You may want to read up a bit more on the reality of the 1929 crash. Might I suggest Galbraith's The Great Crash 1929 for starters?

Rampant speculation. Record trading volumes. Assets bought not because of their value but because the buyer believes he can sell them for more in a day or two, or an hour or two. Welcome to the late 1920s...

-- Mac (sneak@lurk.hid), December 26, 1999.

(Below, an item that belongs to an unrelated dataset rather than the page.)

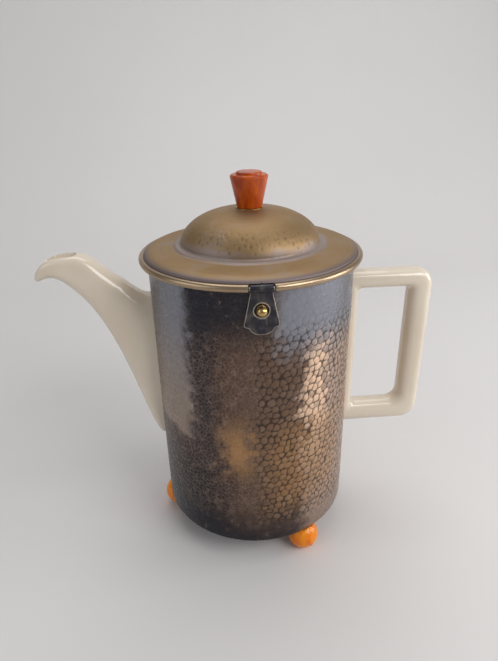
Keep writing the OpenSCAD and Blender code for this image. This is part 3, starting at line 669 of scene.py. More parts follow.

Hi and thanks for the link. I have spent a lot of time at the gold forums and sites reading. Also, I love the contrarian investor and prudent bear sites. And I do read ableson in the barron paper. But after ingesting that, my own reaction was eventually to see that they are assuming that wipeouts of stock worth and a severe recession or worse will leave us in the stalled state that the citizens of Japan and thirties america gave to themselves. The group mindset was to freeze up and that is japans number one problem now. Thier citizens are not spending and have a general view of resignation. In the thirties, THOSE folks had all previously lived through or heard about many previous bank failures and had NO previous history of stock ups and downs like we have to review. Media will try to make us focus on all the worst, but way too many people here will refuse to just lie down and will approach the banks and the easing of credit that will be offered by the fed in any major downturn and get business plans and projects up and running. Also, the gold freaks are overlooking a few things about all the corners of the BIG boy financial world that support the fiat currency and will not stand for a commodity based power structure ruleing the world. The fiat boys have LONG been playing the chess game of insureing the fiat against the gold system. The game is actually won. Gold will not be king and the euro wont either. Among the many reasons is the fact that the Jews support the dollar and its support of isreal and they are DEEP in the financial business. No matter what the japs and euro guys want, the fiat dollar is king, period, and will still be after any bubble pop. They now realize, after the sept gold leasing rebellion, that THEY will take down the whole world if they try to disrupt the dollar as the currency of the world. They are too late, and are stuck supporting it.